Orgullosamente convencional
La película puede servir para reírse con algunas de sus situaciones, o para lamentar el exceso de convenciones que desbordan su estructura. También se puede –por qué no– alegrarse por el ingreso que su recaudación le reportará, seguramente, al Instituto del Cine.

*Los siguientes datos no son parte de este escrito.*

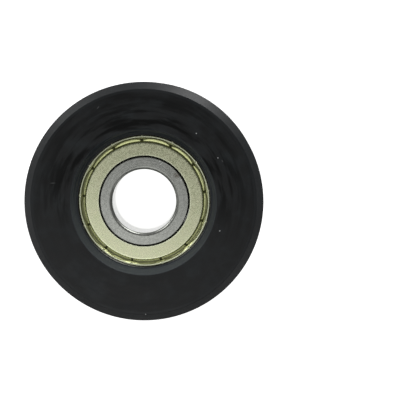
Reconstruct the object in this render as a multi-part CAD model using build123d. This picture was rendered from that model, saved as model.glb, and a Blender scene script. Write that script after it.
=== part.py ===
from build123d import *
from math import cos, radians
import os

# An escalator step roller: a black roller moulded in one piece round a shielded ball bearing.
# The bearing's inner ring is fixed on the step's axle, and all the rest turns about +Z.
# The roller lies on its side face.  The origin is the centre of the bearing's bore.
# Sizes are in millimetres and angles in degrees.

# Roller body
ROLLER_DIAMETER = 75.0
ROLLER_WIDTH = 24.0
TREAD_CHAMFER = 2.2
TREAD_EDGE_ROUND = 0.3
FACE_SKIM_WIDTH = 0.9
FACE_SKIM_DEPTH = 0.08
LIP_REVEAL = 0.05
LIP_RISE = 0.35
LIP_LAND = 0.3
LIP_ROUND = 0.1
MOUTH_FLARE = 1.4
MOUTH_ROUND = 0.3

# Bearing rings and balls
BEARING_BORE = 20.0
BEARING_DIAMETER = 47.0
BEARING_WIDTH = 14.0
RING_CORNER = 1.0
BALL_DIAMETER = 7.938
BALL_COUNT = 8
RACE_PLAY = 0.03
INNER_RACE_RATIO = 0.515
OUTER_RACE_RATIO = 0.525
INNER_SHOULDER_HEIGHT = 1.3
OUTER_SHOULDER_HEIGHT = 1.45
SHOULDER_ROUND = 0.25

# Shields, pressed from sheet and crimped into the outer ring
SHEET = 0.35
SHIELD_GAP = 0.35
SHIELD_DROP = 0.15
SHIELD_SEAT_DEPTH = 1.3
RECESS_STEP = 1.55
RECESS_EDGE = 0.15
GROOVE_DEPTH = 0.15
GROOVE_WIDTH = 0.7
CHANNEL_INSET = 0.85
CHANNEL_STEP = 0.3
CHANNEL_FLOOR = 1.2
RIM_INSET = 0.5
RIM_CURL = 0.3
RIM_PLAY = 0.03
SHEET_BEND = 0.25

# Crimps round each shield, with an arched lobe of the channel's floor between each two
CRIMP_COUNT = 13
FRONT_CRIMP_ANGLE = 9.0
REAR_CRIMP_ANGLE = 20.0
CRIMP_REACH = 0.87
CRIMP_DROP = 0.1
LOBE_INSET = 0.25
SLIT_INSET = 0.05
SLIT_LENGTH = 0.65
SLIT_WIDTH = 0.35
SLIT_FLARE = 1.1
NICK_LENGTH = 0.6
NICK_WIDTH = 0.35
NICK_DEPTH = 0.2

# Riveted ribbon cage
CAGE_SHEET = 0.8
CAGE_WIDTH = 3.3
POCKET_PLAY = 0.1
RIVET_DIAMETER = 1.3
RIVET_HEAD_DIAMETER = 2.2
RIVET_HEAD_HEIGHT = 0.5

# Planes and circles that the pieces share
SIDE = ROLLER_WIDTH / 2
TREAD = ROLLER_DIAMETER / 2
FACE = BEARING_WIDTH / 2
SEAT = BEARING_DIAMETER / 2
BORE = BEARING_BORE / 2
BALL = BALL_DIAMETER / 2
PITCH = (BORE + SEAT) / 2
INNER_RACE = PITCH - BALL - RACE_PLAY
OUTER_RACE = PITCH + BALL + RACE_PLAY
INNER_SHOULDER = INNER_RACE + INNER_SHOULDER_HEIGHT
OUTER_SHOULDER = OUTER_RACE - OUTER_SHOULDER_HEIGHT
RECESS = OUTER_SHOULDER + RECESS_STEP
RECESS_MOUTH = RECESS + RECESS_EDGE
OUTER_CORNER = min(RING_CORNER, (SEAT - RECESS_MOUTH) / 2)
SHIELD_SEAT = FACE - SHIELD_SEAT_DEPTH
SHIELD_TOP = FACE - SHIELD_DROP
FLOOR_TOP = SHIELD_SEAT + SHEET
CHANNEL = OUTER_SHOULDER - CHANNEL_INSET
FLOOR_START = CHANNEL + CHANNEL_STEP
FLOOR_END = FLOOR_START + CHANNEL_FLOOR
CREST = RECESS - RIM_INSET
LIP = RECESS_MOUTH + LIP_REVEAL
MOUTH = LIP + LIP_LAND + MOUTH_FLARE
POCKET = BALL + POCKET_PLAY
LOW_END = (Align.CENTER, Align.CENTER, Align.MIN)


def turned(corners):
    """Turn a closed half section about the spin axis; each corner is radius, height, round."""
    points = [(radius, height) for radius, height, _ in corners]
    rounds = [size for _, _, size in corners]
    section = make_face(FilletPolyline(points, radius=rounds, close=True))
    return revolve(Plane.XZ * section, Axis.Z)


def both_sides(corners):
    """Continue the front half of a symmetric half section with its rear half."""
    return corners + [(radius, -height, size) for radius, height, size in reversed(corners)]


def roller_body():
    """Tread and web in one moulding, with lips that grip the bearing's outer ring."""
    return turned(both_sides([
        (SEAT, FACE, OUTER_CORNER),
        (LIP, FACE, 0),
        (LIP, FACE + LIP_RISE, LIP_ROUND),
        (LIP + LIP_LAND, FACE + LIP_RISE, 0),
        (MOUTH, SIDE, MOUTH_ROUND),
        (TREAD - TREAD_CHAMFER - FACE_SKIM_WIDTH, SIDE, 0),
        (TREAD - TREAD_CHAMFER, SIDE - FACE_SKIM_DEPTH, TREAD_EDGE_ROUND),
        (TREAD, SIDE - TREAD_CHAMFER, TREAD_EDGE_ROUND),
    ]))


def raceway(race, ratio, side):
    """Torus that cuts a ball track; side is +1 where the track faces outward."""
    groove = BALL_DIAMETER * ratio
    return Torus(race + side * groove, groove)


def outer_ring():
    """Outer ring: corners, shield recess with its seat and groove, and the ball track."""
    blank = turned(both_sides([
        (SEAT, FACE, OUTER_CORNER),
        (RECESS_MOUTH, FACE, 0),
        (RECESS, FACE - RECESS_EDGE, 0),
        (RECESS, SHIELD_SEAT + GROOVE_WIDTH, 0),
        (RECESS + GROOVE_DEPTH, SHIELD_SEAT + GROOVE_WIDTH - GROOVE_DEPTH, 0),
        (RECESS + GROOVE_DEPTH, SHIELD_SEAT, 0),
        (OUTER_SHOULDER, SHIELD_SEAT, 0),
    ]))
    return blank - raceway(OUTER_RACE, OUTER_RACE_RATIO, -1)


def inner_ring():
    """Inner ring: rounded bore corners for the axle, eased shoulders and the ball track."""
    blank = turned(both_sides([
        (INNER_SHOULDER, FACE, SHOULDER_ROUND),
        (BORE, FACE, RING_CORNER),
    ]))
    return blank - raceway(INNER_RACE, INNER_RACE_RATIO, 1)


def crimp_ramps(lobe_places):
    """Ramps from the channel's floor up to the rim, left standing between the arched lobes."""
    foot = FLOOR_END - CRIMP_REACH
    ramp = turned([
        (foot, FLOOR_TOP, 0),
        (CREST, SHIELD_TOP - CRIMP_DROP, 0),
        (CREST, SHIELD_TOP - SHEET / 2, 0),
        (FLOOR_END, FLOOR_TOP - SHEET / 2, 0),
        (foot, FLOOR_TOP - SHEET / 2, 0),
    ])
    lobe_end = CREST - LOBE_INSET
    half_pitch = radians(180 / CRIMP_COUNT)
    centre = (lobe_end**2 - foot**2) / (2 * (lobe_end - foot * cos(half_pitch)))
    lobe = Cylinder(lobe_end - centre, SHEET + SHIELD_SEAT_DEPTH, align=LOW_END)
    return ramp - [place * Pos(centre, 0, FLOOR_TOP) * lobe for place in lobe_places]


def crimp_slit():
    """Slit through the channel's floor at a crimp, flared outward by the crimping punch."""
    start = FLOOR_START + SLIT_INSET
    end = start + SLIT_LENGTH
    plan = make_face(Polyline((start, -SLIT_WIDTH / 2), (end, -SLIT_FLARE / 2),
                              (end, SLIT_FLARE / 2), (start, SLIT_WIDTH / 2), close=True))
    return Pos(Z=SHIELD_SEAT - SHEET) * extrude(plan, 2 * SHIELD_SEAT_DEPTH)


def rim_nick():
    """Nick across the rolled rim, in line with its slit."""
    return Pos(CREST, 0, SHIELD_TOP) * Box(NICK_LENGTH, NICK_WIDTH, 2 * NICK_DEPTH)


def front_shield(crimp_angle):
    """Flat washer, channel down to the ring's seat, and a rim rolled into the groove."""
    flat = SHIELD_TOP - SHEET / 2
    floor = FLOOR_TOP - SHEET / 2
    middle = FilletPolyline(
        (INNER_SHOULDER + SHIELD_GAP + SHEET / 2, flat),
        (CHANNEL, flat),
        (FLOOR_START, floor),
        (FLOOR_END, floor),
        (CREST, flat),
        (RECESS - RIM_PLAY - SHEET / 2, flat - RIM_CURL),
        radius=SHEET_BEND,
    )
    section = make_face(offset(middle, amount=SHEET / 2, side=Side.BOTH))
    sheet = revolve(Plane.XZ * section, Axis.Z)
    crimps = PolarLocations(0, CRIMP_COUNT, start_angle=crimp_angle)
    lobes = PolarLocations(0, CRIMP_COUNT, start_angle=crimp_angle + 180 / CRIMP_COUNT)
    pressing = sheet + crimp_ramps(lobes)
    return pressing - [crimp * cut for crimp in crimps for cut in (crimp_slit(), rim_nick())]


def ball_places():
    """Centres of the balls, evenly spaced on the pitch circle."""
    return PolarLocations(PITCH, BALL_COUNT)


def rivet_places():
    """Middles of the cage's flat lands, halfway between the balls."""
    return PolarLocations(PITCH, BALL_COUNT, start_angle=180 / BALL_COUNT)


def cage_band(height):
    """Ring of the cage's own width, standing on the bearing's middle plane."""
    outside = Cylinder(PITCH + CAGE_WIDTH / 2, height, align=LOW_END)
    return outside - Cylinder(PITCH - CAGE_WIDTH / 2, height, align=LOW_END)


def front_cage_half():
    """Pressed ribbon: flat riveted lands, and a domed pocket over each ball."""
    domes = [place * Sphere(POCKET + CAGE_SHEET) for place in ball_places()]
    hollows = [place * Sphere(POCKET) for place in ball_places()]
    holes = [place * Cylinder(RIVET_DIAMETER / 2, 4 * CAGE_SHEET) for place in rivet_places()]
    pressing = (cage_band(CAGE_SHEET) + domes) & cage_band(POCKET + CAGE_SHEET)
    return pressing - hollows - holes


def rivet():
    """Round-headed rivet that clamps both cage halves on their middle plane."""
    head = RIVET_HEAD_DIAMETER / 2
    crown = (head**2 + RIVET_HEAD_HEIGHT**2) / (2 * RIVET_HEAD_HEIGHT)
    stem = Polyline((0, CAGE_SHEET + RIVET_HEAD_HEIGHT), (0, 0), (RIVET_DIAMETER / 2, 0),
                    (RIVET_DIAMETER / 2, CAGE_SHEET), (head, CAGE_SHEET))
    dome = RadiusArc((head, CAGE_SHEET), (0, CAGE_SHEET + RIVET_HEAD_HEIGHT), -crown)
    half = revolve(Plane.XZ * make_face([stem, dome]), Axis.Z)
    return half + mirror(half, Plane.XY)


def pieces():
    """Every separate piece of the roller by its node name."""
    made = {
        "roller_body": roller_body(),
        "bearing_outer_ring": outer_ring(),
        "bearing_inner_ring": inner_ring(),
        "front_shield": front_shield(FRONT_CRIMP_ANGLE),
        "rear_shield": Rot(X=180) * front_shield(REAR_CRIMP_ANGLE),
        "cage_front_half": front_cage_half(),
        "cage_rear_half": mirror(front_cage_half(), Plane.XY),
        "cage_rivets": Compound([place * rivet() for place in rivet_places()]),
    }
    for number, place in enumerate(ball_places(), start=1):
        made[f"ball_{number}"] = place * Sphere(BALL)
    return made


os.makedirs("parts", exist_ok=True)
for name, solid in pieces().items():
    export_step(solid, f"parts/{name}.step")
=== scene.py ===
from math import cos, pi, radians, sin, tau

import bpy
from mathutils import Matrix, Vector


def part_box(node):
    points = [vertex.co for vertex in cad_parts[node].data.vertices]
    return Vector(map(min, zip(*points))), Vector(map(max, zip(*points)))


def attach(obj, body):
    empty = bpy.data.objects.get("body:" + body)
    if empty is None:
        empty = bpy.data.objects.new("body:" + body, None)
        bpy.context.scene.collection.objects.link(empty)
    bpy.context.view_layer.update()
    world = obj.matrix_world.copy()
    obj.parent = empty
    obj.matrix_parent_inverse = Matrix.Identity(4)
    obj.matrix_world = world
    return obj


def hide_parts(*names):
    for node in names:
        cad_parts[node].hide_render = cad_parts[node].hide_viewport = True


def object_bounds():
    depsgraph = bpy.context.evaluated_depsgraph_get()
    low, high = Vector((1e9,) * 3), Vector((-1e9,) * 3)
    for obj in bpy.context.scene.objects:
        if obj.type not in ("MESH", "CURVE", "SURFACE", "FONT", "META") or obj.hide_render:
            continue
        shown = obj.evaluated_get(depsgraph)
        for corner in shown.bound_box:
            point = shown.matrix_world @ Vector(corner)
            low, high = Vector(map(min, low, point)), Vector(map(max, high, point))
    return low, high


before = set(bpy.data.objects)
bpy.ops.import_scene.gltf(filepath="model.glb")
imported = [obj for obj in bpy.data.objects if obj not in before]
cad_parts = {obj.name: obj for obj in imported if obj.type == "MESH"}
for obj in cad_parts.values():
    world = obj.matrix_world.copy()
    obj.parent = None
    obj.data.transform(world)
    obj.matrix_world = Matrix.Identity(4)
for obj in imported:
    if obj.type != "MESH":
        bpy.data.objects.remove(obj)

# An escalator step roller, lying on its side face: a black polymer wheel moulded round a
# shielded ball bearing.  +Z is the spin axis.  Lengths are in metres, and in millimetres
# inside a material.
MM = 0.001
packed_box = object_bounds()


# Bearing inner ring.  A ring of hardened bearing steel, turned, then ground on its faces and
# its bore.  It slides on the step's axle, and the balls run in the track round its outside.
# Handling has left a brown bloom on one side of its face, with short scratches across it.
def linear(hex_colour):
    """Turn an sRGB hex colour such as "#8a8d88" into the linear colour that a shader takes."""
    parts = [int(hex_colour[i:i + 2], 16) / 255 for i in (1, 3, 5)]
    return [p / 12.92 if p <= 0.04045 else ((p + 0.055) / 1.055) ** 2.4 for p in parts] + [1.0]


def add(tree, kind, inputs=None, **settings):
    """Add a node; inputs maps its sockets to values, or to the sockets that feed them."""
    node = tree.nodes.new(kind)
    for name, value in settings.items():
        setattr(node, name, value)
    for socket, value in (inputs or {}).items():
        if isinstance(value, bpy.types.NodeSocket):
            tree.links.new(value, node.inputs[socket])
        else:
            node.inputs[socket].default_value = value
    return node


def new_material(name):
    """An empty material and its node tree."""
    material = bpy.data.materials.new(name)
    material.use_nodes = True
    material.node_tree.nodes.clear()
    return material, material.node_tree


def calculate(tree, operation, *values):
    """The result of one sum on numbers or sockets."""
    return add(tree, "ShaderNodeMath", dict(enumerate(values)), operation=operation).outputs[0]


def vector(tree, operation, *values):
    """The result of one sum on vectors or sockets."""
    node = add(tree, "ShaderNodeVectorMath", dict(enumerate(values)), operation=operation)
    return node.outputs["Value" if operation in ("LENGTH", "DOT_PRODUCT", "DISTANCE") else "Vector"]


def scaled(tree, way, factor):
    """A vector made so many times as long."""
    return add(tree, "ShaderNodeVectorMath", {0: way, "Scale": factor}, operation="SCALE").outputs[0]


def object_place(tree):
    """The point's place on the object, in millimetres."""
    return scaled(tree, add(tree, "ShaderNodeTexCoord").outputs["Object"], 1 / MM)


def axis_distance(tree):
    """How far the point lies from the spin axis, in millimetres."""
    return vector(tree, "LENGTH", vector(tree, "MULTIPLY", object_place(tree), (1, 1, 0)))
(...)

Hay dos formas para ver cualquier película, o, más exactamente, dos formas en las que se las suele criticar. La primera consiste en pasar revista a aciertos y deméritos para esbozar una aproximación al intento creativo de los responsables de su factura. La segunda, mercantilista, se limita a reducir cualquier hecho artístico a su aspecto menos ligado con la intención propia del arte, al simple beneficio que se obtiene de su comercialización. Desde una u otra rara vez se arriba al mismo puerto. Igualita a mí es uno de esos productos testigo que pueden funcionar a modo de filtro decantador para ver de qué lado se paran unos y otros. Ciertamente la nueva película de Adrián Suar será bienvenida por aquellos que se excitan leyendo las tablas de las más taquilleras, de los libros más vendidos o de los programas de televisión con mayor rating. Y tal vez será lapidada en plaza pública por quienes no acepten que un producto regular no equivale a aburrido. Hay un punto intermedio para sentarse a ver Igualita a mí: para reírse con algunas de sus situaciones; para lamentar el exceso de convenciones que desbordan su estructura y –por qué no– alegrarse por el ingreso que su recaudación le reportará (se supone) al Instituto del Cine.

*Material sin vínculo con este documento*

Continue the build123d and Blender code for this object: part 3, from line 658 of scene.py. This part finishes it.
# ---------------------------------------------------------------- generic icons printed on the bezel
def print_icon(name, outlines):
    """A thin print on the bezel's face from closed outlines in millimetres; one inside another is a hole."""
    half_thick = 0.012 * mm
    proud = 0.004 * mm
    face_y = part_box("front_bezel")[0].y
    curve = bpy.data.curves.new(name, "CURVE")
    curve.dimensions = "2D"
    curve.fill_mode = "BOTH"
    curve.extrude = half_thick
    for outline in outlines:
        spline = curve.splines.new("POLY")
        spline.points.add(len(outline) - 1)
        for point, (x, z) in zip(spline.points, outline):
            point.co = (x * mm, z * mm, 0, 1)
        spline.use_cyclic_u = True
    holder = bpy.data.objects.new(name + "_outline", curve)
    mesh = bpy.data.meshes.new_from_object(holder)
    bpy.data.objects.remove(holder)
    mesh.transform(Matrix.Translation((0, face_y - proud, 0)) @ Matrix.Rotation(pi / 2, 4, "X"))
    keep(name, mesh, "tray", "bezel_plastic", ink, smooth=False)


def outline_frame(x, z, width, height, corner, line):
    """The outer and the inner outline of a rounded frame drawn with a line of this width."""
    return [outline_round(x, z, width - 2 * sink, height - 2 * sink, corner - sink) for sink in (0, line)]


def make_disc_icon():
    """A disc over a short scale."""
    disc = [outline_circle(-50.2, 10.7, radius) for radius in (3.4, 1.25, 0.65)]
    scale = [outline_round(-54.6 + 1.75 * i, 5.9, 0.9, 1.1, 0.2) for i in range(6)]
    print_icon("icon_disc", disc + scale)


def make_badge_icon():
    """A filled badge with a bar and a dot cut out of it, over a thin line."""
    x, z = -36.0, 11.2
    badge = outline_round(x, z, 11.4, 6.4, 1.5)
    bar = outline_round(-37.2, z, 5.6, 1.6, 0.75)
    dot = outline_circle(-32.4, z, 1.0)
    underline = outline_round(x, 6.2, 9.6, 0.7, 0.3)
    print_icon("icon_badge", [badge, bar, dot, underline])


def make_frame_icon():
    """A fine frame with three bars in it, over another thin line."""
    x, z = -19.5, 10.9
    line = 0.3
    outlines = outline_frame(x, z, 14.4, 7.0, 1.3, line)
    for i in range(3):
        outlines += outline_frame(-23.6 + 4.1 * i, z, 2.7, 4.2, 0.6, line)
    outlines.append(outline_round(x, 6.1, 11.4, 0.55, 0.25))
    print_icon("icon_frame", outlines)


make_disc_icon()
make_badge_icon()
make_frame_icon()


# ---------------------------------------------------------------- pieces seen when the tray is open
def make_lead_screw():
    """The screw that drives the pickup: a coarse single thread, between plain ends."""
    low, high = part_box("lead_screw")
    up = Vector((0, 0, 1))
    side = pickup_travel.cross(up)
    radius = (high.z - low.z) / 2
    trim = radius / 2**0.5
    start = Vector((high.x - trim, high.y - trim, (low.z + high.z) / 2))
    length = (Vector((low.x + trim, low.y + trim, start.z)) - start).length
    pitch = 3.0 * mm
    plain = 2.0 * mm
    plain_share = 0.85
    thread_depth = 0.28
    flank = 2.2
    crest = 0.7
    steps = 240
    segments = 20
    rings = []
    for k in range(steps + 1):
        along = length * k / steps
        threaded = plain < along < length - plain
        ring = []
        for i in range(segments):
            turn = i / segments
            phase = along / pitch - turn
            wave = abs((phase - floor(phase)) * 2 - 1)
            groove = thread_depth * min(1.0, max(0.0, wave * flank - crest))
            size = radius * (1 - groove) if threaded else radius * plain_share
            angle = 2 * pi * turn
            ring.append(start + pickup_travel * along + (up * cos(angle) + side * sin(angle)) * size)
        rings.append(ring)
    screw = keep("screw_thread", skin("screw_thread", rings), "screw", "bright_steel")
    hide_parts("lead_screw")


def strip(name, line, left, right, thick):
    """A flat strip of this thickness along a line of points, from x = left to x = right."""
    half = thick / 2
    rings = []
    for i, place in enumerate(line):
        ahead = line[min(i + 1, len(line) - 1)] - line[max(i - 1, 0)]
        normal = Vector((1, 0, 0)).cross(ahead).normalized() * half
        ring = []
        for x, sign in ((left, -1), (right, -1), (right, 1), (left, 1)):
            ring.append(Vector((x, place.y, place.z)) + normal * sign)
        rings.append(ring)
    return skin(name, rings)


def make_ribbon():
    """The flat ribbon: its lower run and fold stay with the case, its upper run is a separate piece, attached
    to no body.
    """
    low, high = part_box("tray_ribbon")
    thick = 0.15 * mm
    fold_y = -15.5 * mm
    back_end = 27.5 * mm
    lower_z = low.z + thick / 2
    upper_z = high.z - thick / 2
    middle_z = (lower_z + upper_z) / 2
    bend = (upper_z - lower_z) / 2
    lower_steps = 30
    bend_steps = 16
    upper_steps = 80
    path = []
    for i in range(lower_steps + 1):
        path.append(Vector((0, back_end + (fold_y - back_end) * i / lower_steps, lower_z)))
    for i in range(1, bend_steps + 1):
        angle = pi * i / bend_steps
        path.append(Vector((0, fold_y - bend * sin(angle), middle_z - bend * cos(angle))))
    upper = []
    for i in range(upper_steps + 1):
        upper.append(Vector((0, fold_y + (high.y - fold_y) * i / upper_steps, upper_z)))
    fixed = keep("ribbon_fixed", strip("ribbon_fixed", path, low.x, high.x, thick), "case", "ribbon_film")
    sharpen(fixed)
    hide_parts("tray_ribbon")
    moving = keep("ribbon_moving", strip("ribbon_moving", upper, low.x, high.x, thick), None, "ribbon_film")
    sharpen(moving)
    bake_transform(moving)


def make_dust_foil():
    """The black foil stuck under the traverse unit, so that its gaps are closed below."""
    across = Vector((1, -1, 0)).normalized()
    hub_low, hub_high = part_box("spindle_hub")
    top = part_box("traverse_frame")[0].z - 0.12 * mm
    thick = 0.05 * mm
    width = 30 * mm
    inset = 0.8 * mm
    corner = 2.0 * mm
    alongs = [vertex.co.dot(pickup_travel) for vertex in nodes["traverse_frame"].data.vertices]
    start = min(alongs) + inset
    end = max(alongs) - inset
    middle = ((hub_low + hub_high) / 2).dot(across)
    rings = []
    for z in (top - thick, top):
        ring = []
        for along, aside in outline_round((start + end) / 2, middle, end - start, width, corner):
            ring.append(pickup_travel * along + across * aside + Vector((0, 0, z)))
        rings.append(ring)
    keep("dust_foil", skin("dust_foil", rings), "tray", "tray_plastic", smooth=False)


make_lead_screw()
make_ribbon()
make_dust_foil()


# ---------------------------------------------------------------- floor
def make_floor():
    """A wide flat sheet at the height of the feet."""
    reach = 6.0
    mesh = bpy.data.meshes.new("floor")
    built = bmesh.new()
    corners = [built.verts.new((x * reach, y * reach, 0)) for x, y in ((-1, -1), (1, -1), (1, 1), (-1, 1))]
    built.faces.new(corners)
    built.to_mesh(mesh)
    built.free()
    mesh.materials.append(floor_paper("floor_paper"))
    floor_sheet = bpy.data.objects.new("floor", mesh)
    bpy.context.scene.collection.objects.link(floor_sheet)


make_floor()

Es cierto que el tipo de película que elige ser Igualita a mí necesita de lugares comunes; de atarse a uno o varios géneros para aprovechar sus fórmulas; de actores no necesariamente buenos, pero sí eficientes al abordar el personaje que les toca en suerte. Con todo eso cumple este segundo trabajo en el cine de Diego Kaplan, director de intensa trayectoria televisiva. Bastará mencionar que Freddy, su protagonista, es un cuarentón que se niega a abandonar la famosa adolescencia extendida de la posmodernidad, que va de boliche en boliche y a quien le gustan la noche, el bochinche y terminar cada día con una veinteañera distinta. Suerte de Isidoro Cañones modelo 2010, que se niega a las relaciones estables como a trabajar más de dos horas por día, este Freddy encontrará la horma de su zapato (o un corset para su vida ligera) cuando Aylín, una de las jovencitas que consigue llevar a su departamento de soltero, le revele que posiblemente ella sea su hija, concebida durante un viaje de egresados a finales de los ’80 con una hipona local. Esta idea, la del adulto que debe aceptar la responsabilidad de un vínculo inesperado –una de las más recurrentes del cine norteamericano–, alcanza para que una vez planteada cualquiera pueda trazar, con un mínimo margen de error, el derrotero posterior de la película. Sin dudas en este trazo esquemático (en ocasiones hasta burdo) con que la narración no se permite apartarse de lo previsible está lo menos positivo de Igualita a mí.
Ante la fuerte sensación de que no se ha seleccionado a los protagonistas por lo que ellos pudieran haberle aportado a Freddy y Aylín, sino que éstos son construcciones a medida para Adrián Suar y “Floricienta” Bertotti, no queda sino aceptar que ambos actores conocen a sus personajes como baqueanos que han ido y venido toda la vida por los mismos senderos. A Bertotti le toca la jovencita inocente y algo atolondrada que ya desplegó con éxito en más de tres programas de televisión, y a Suar el petiso canchero le sale como si de interpretarse a sí mismo se tratara. (Aunque no estaría mal que agradeciera a Francella y a Darín por usarlos de espejo.) ¿Y es malo esto? Tal vez no. Hasta puede decirse que es lo mejor de una película que apuesta por las convenciones sin renegar de ellas. La química Suar-Bertotti funciona de modo razonable y eso hace que todo lo otro pase un poco más (muy poco) inadvertido.